Arkansas Museum of Fine Arts
The architect Jeanne Gang and the landscape architect Kate Orff (and their respective firms, Studio Gang and SCAPE) worked together on the transformation of the Arkansas Museum of Fine Arts) in Little Rock, which opened last spring. The two have known each other for more than two decades, and think together, noted Orff, in an informal process of joined brain power. “We have this kind of hive mind,” she said. And it shows.
The design unifies what was a cluttered museum and enlivens it with distinct, flexible and very usable landscapes that are ultimately connected to the city’s MacArthur Park, with its massive oak trees, through 2,200 feet of new paths and a diverse matrix of more than 250 new trees, which are already merging with the existing canopy.
To the north, the porous building’s new “cultural living room,” a raised community event space with tendril-like, dramatically upturned eaves, frames a formal courtyard. To the south a new cafe reaches out to an outdoor dining pavilion, which has replaced an asphalt parking lot.
This area, further inspired by the museum’s plantlike form, features a series of petal-shaped storm-water gardens, incorporating precast concrete seat walls and sandstone “splash pads,” which reach upward to capture runoff from the building’s folded-plate roof. The gardens are planted with a mix of water-tolerant perennials and native trees that sustain insect and bird populations.
From the East Coast to the West
The ascension of landscape in the museum world shows no signs of abating. The list of ambitious undertakings on the horizon goes on and on, like the Calder Gardens in Philadelphia, in which the Dutch designer Piet Oudolf is creating a sculpture-filled landscape leading visitors through a meadow, underground spaces and a four-season garden.
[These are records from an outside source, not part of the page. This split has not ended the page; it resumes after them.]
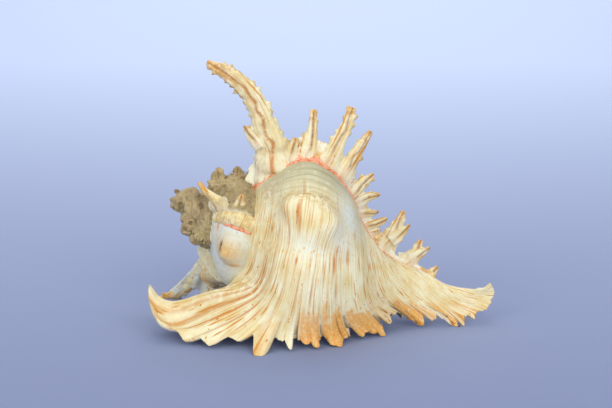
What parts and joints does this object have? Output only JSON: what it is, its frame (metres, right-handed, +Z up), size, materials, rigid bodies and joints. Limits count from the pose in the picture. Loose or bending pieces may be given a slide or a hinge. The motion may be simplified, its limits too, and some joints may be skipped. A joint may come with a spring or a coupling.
{
  "type": "murex shell",
  "caption": "Empty ramose murex seashell, resting on its aperture: knobbed whorls, frilled varices with long curved fronds, flared fringed lip and open canal.",
  "frame": {"origin": "centre of the bounding box's base, on the surface that the shell rests on", "axes": "+X from the apex towards the siphonal canal, -Y towards the lip and the picture's viewer, +Z up"},
  "size_m": [0.1654, 0.0966, 0.1249],
  "materials": {
    "shell": "matt to satin, as grown: chalky ribs with a faint polish on the smooth parts"
  },
  "bodies": {
    "root": {"shell": "shell"}
  },
  "joints": []
}
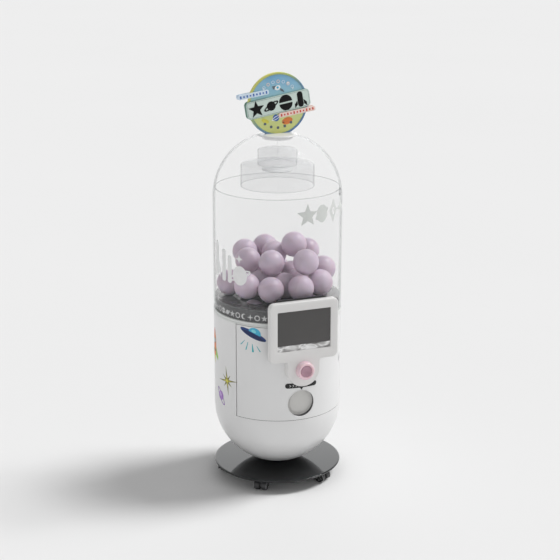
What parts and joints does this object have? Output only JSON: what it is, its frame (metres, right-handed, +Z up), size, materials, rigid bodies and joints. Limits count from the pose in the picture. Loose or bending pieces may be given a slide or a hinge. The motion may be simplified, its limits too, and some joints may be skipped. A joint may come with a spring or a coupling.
{
  "type": "capsule toy vending machine",
  "caption": "Free-standing pill-shaped capsule toy vendor: white cabinet with door, display and outlet below, clear domed bin above, round sign on top, round base on casters.",
  "frame": {"origin": "on the floor, under the vertical axis of the round body", "axes": "+Z up, front of the machine faces -Y, +X to the right as seen by a customer"},
  "size_m": [0.506, 0.556, 1.614],
  "materials": {
    "white_shell": "gloss white",
    "black_gloss": "polished black",
    "base_metal": "polished black",
    "caster_grey": "satin grey",
    "caster_black": "matt black",
    "zinc_steel": "zinc plated",
    "ring_grey": "satin light grey",
    "clear_acrylic": "clear",
    "frosted_acrylic": "frosted",
    "mech_grey": "matt grey",
    "mech_dark": "matt dark grey",
    "mech_light": "matt light grey",
    "brass_gear": "machined",
    "circuit": "solder mask green",
    "galvanised": "galvanised",
    "lilac_capsule": "pearl lilac",
    "sign_edge": "satin blue grey",
    "sign_print": "printed",
    "sign_white": "printed white",
    "led_board": "white board",
    "saddle_dark": "fine texture",
    "screen_glass": "dark glass",
    "trim_chrome": "mirror",
    "pink_light": "gloss pink",
    "pink_dark": "gloss dusky pink",
    "flap_grey": "satin grey"
  },
  "bodies": {
    "cabinet": {"base_plate": "base_metal", "caster_sockets": "zinc_steel", "pedestal_disc": "base_metal", "pedestal_bolts": "zinc_steel", "lower_shell": "white_shell", "door_pivot_pins": "zinc_steel", "tube_base_ring": "ring_grey", "band_skirt": "black_gloss", "hopper_floor": "black_gloss", "clear_liner": "clear_acrylic", "dispenser_drum": "mech_light", "gear_motor": "galvanised", "drop_chute": "mech_light", "capsule_tray": "mech_light", "controller_board": "circuit", "power_supply": "galvanised", "mains_inlet": "caster_black", "capsule_tops": "lilac_capsule", "capsule_bottoms": "lilac_capsule"},
    "rotor": {"pocket_wheel": "mech_dark", "pocket_capsules": "lilac_capsule", "rotor_shaft": "zinc_steel", "agitator": "mech_light", "drive_gear": "mech_light"},
    "pinion": {"motor_pinion": "brass_gear"},
    "lift_off_top": {"clear_shell": "clear_acrylic", "dome_collar": "white_shell", "lamp_hanger": "frosted_acrylic", "lamp_upper_drum": "frosted_acrylic", "lamp_lower_drum": "frosted_acrylic", "lamp_board": "led_board", "sign_case": "sign_edge", "sign_face": "sign_print", "sign_back": "sign_print", "sign_plates": "sign_white"},
    "door": {"door_panel": "white_shell", "display_saddle": "saddle_dark", "display_bezel": "white_shell", "display_panel": "saddle_dark", "display_glass": "screen_glass", "display_trim": "trim_chrome", "button_housing": "pink_light", "direction_label": "caster_black", "outlet_frame": "white_shell", "flap_pin": "zinc_steel", "lock_housing": "zinc_steel", "door_screws": "zinc_steel"},
    "flap": {"outlet_flap": "flap_grey"},
    "button": {"button_plunger": "pink_dark"},
    "lock": {"lock_cam": "zinc_steel"},
    "caster_1": {"caster_fork_1": "caster_grey"},
    "wheels_1": {"caster_wheels_1": "caster_black"},
    "caster_2": {"caster_fork_2": "caster_grey"},
    "wheels_2": {"caster_wheels_2": "caster_black"},
    "caster_3": {"caster_fork_3": "caster_grey"},
    "wheels_3": {"caster_wheels_3": "caster_black"},
    "caster_4": {"caster_fork_4": "caster_grey"},
    "wheels_4": {"caster_wheels_4": "caster_black"},
    "caster_5": {"caster_fork_5": "caster_grey"},
    "wheels_5": {"caster_wheels_5": "caster_black"}
  },
  "joints": [
    {"name": "rotor_spin", "type": "hinge", "parent": "cabinet", "child": "rotor", "pos_m": [0, 0, 0.634], "axis": [0, 0, 1], "continuous": true},
    {"name": "pinion_spin", "type": "hinge", "parent": "cabinet", "child": "pinion", "pos_m": [0, 0.0751, 0.61], "axis": [0, 0, 1], "continuous": true},
    {"name": "top_lift", "type": "slide", "parent": "cabinet", "child": "lift_off_top", "axis": [0, 0, 1], "range_m": [0, 0.5]},
    {"name": "door_swing", "type": "hinge", "parent": "cabinet", "child": "door", "pos_m": [-0.21304, -0.123, 0.493], "axis": [0, 0, -1], "range_deg": [0, 100]},
    {"name": "flap_swing", "type": "hinge", "parent": "door", "child": "flap", "pos_m": [0, -0.233, 0.434], "axis": [1, 0, 0], "range_deg": [0, 70]},
    {"name": "button_press", "type": "slide", "parent": "door", "child": "button", "axis": [0, 1, 0], "range_m": [0, 0.004], "stiffness_N_per_m": 250, "springref_m": -0.004},
    {"name": "lock_turn", "type": "hinge", "parent": "door", "child": "lock", "pos_m": [0.19946, -0.14227, 0.5], "axis": [-0.8141, 0.5807, 0], "range_deg": [0, 90]},
    {"name": "caster_1_swivel", "type": "hinge", "parent": "cabinet", "child": "caster_1", "pos_m": [-0.12582, -0.15931, 0.045], "axis": [0, 0, 1], "continuous": true},
    {"name": "caster_1_roll", "type": "hinge", "parent": "caster_1", "child": "wheels_1", "pos_m": [-0.13387, -0.16951, 0.019], "axis": [0.7848, -0.6198, 0], "continuous": true},
    {"name": "caster_2_swivel", "type": "hinge", "parent": "cabinet", "child": "caster_2", "pos_m": [0.11263, -0.16889, 0.045], "axis": [0, 0, 1], "continuous": true},
    {"name": "caster_2_roll", "type": "hinge", "parent": "caster_2", "child": "wheels_2", "pos_m": [0.11985, -0.1797, 0.019], "axis": [0.832, 0.5548, 0], "continuous": true},
    {"name": "caster_3_swivel", "type": "hinge", "parent": "cabinet", "child": "caster_3", "pos_m": [0.19543, 0.05493, 0.045], "axis": [0, 0, 1], "continuous": true},
    {"name": "caster_3_roll", "type": "hinge", "parent": "caster_3", "child": "wheels_3", "pos_m": [0.20794, 0.05845, 0.019], "axis": [-0.2706, 0.9627, 0], "continuous": true},
    {"name": "caster_4_swivel", "type": "hinge", "parent": "cabinet", "child": "caster_4", "pos_m": [0.00815, 0.20284, 0.045], "axis": [0, 0, 1], "continuous": true},
    {"name": "caster_4_roll", "type": "hinge", "parent": "caster_4", "child": "wheels_4", "pos_m": [0.00867, 0.21583, 0.019], "axis": [-0.9992, 0.0401, 0], "continuous": true},
    {"name": "caster_5_swivel", "type": "hinge", "parent": "cabinet", "child": "caster_5", "pos_m": [-0.19039, 0.07043, 0.045], "axis": [0, 0, 1], "continuous": true},
    {"name": "caster_5_roll", "type": "hinge", "parent": "caster_5", "child": "wheels_5", "pos_m": [-0.20258, 0.07494, 0.019], "axis": [-0.3469, -0.9379, 0], "continuous": true}
  ],
  "couplings": [
    {"joint": "pinion_spin", "follows": "rotor_spin", "ratio": -4}
  ]
}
At Dia Beacon in Beacon, N.Y., the landscape design firm Studio Zewde will convert more than three acres of lawn to native meadowlands containing more than 90 Indigenous plant species and 400 new trees and shrubs.
In Los Angeles, the roof of the fluid, hovering Lucas Museum of Narrative Art, with building design by MAD Architects and landscape design by Studio-MLA, is now being planted with hills of native grass and flowers that will bloom in revolving cycles throughout the year. The building will be surrounded by a varied 11-acre landscape, open to the public — thus serving an important role in park-starved South Los Angeles.
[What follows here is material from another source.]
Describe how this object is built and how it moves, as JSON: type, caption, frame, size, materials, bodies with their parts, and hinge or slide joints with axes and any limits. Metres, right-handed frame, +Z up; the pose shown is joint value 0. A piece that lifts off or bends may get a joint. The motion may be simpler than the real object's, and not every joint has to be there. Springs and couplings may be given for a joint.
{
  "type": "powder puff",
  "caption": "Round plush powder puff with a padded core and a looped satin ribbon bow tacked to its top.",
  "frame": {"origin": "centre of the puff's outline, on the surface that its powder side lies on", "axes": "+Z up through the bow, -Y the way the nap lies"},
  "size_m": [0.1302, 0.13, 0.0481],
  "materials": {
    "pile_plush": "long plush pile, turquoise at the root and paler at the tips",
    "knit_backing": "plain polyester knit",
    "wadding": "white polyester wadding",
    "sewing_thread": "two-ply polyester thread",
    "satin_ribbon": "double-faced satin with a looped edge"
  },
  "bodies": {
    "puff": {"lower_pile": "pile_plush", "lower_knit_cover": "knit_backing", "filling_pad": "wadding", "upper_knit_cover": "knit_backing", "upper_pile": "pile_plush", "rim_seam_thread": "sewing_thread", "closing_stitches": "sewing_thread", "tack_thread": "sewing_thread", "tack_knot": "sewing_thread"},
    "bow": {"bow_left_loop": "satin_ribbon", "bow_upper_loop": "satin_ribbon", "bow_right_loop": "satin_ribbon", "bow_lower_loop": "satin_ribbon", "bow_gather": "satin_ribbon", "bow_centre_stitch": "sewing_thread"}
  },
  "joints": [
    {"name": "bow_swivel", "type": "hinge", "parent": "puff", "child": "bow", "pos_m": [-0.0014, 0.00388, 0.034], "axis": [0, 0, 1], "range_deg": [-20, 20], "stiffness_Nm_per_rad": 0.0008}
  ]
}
Just across the street, Studio-MLA designed (with CO Architects) the Natural History Museum of Los Angeles County’s Nature Gardens, showcasing an array of plants and landscapes curated with the museum’s scientists. And the firm, working with Frederick Fisher and Partners, is now helping design NHM Commons, a new wing featuring a planted plaza anchoring the institution’s rather lonely south side.
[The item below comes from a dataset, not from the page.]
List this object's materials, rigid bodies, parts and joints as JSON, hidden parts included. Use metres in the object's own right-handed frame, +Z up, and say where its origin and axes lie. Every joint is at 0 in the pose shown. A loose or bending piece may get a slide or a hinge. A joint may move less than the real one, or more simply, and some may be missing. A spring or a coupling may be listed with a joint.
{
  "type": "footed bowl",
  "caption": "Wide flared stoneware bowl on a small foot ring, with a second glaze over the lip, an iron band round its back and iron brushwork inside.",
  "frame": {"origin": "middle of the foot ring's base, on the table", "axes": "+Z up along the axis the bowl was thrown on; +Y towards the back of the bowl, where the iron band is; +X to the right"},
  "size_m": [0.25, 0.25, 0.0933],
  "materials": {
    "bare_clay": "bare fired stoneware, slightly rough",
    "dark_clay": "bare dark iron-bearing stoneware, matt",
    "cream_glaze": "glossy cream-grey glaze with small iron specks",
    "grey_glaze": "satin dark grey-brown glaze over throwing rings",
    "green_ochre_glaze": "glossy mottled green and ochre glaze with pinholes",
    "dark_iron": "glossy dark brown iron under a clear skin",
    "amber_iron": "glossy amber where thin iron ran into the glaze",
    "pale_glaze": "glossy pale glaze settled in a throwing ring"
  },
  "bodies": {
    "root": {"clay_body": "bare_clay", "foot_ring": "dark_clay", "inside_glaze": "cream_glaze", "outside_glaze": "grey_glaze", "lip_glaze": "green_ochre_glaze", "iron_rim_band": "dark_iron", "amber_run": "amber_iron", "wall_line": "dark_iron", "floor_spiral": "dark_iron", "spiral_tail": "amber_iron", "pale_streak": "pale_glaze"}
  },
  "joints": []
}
Even the old-fashioned sculpture garden is experiencing a rebirth. In 2026, the Hirshhorn Museum in Washington, D.C., will open the artist and architect Hiroshi Sugimoto’s somewhat controversial transformation of the sculpture garden created by the architects Gordon Bunshaft and Lester Collins in the late 1970s. The project will, among other moves, add shade from new trees and plants and enlarge the reflecting pool (and allow it to be drained and used as a stage for events). It will also better connect the museum to the National Mall, a major priority for growing attendance and relevance, through a widened entry, grade changes, the removal or lowering of walls, and the restoration of a below-grade connector to the museum. The project will also significantly increase the garden’s size and its variety of outdoor spaces, accommodating broader and more current displays of art along with a greater range of events.
“We started to rethink what a sculpture garden could be for the 21st century,” said Melissa Chiu, the Hirshhorn’s director. “We’ve tried a lot of different ways of engaging audiences that go beyond placing works of art in the museum,” she added. Obviously, they’re not alone.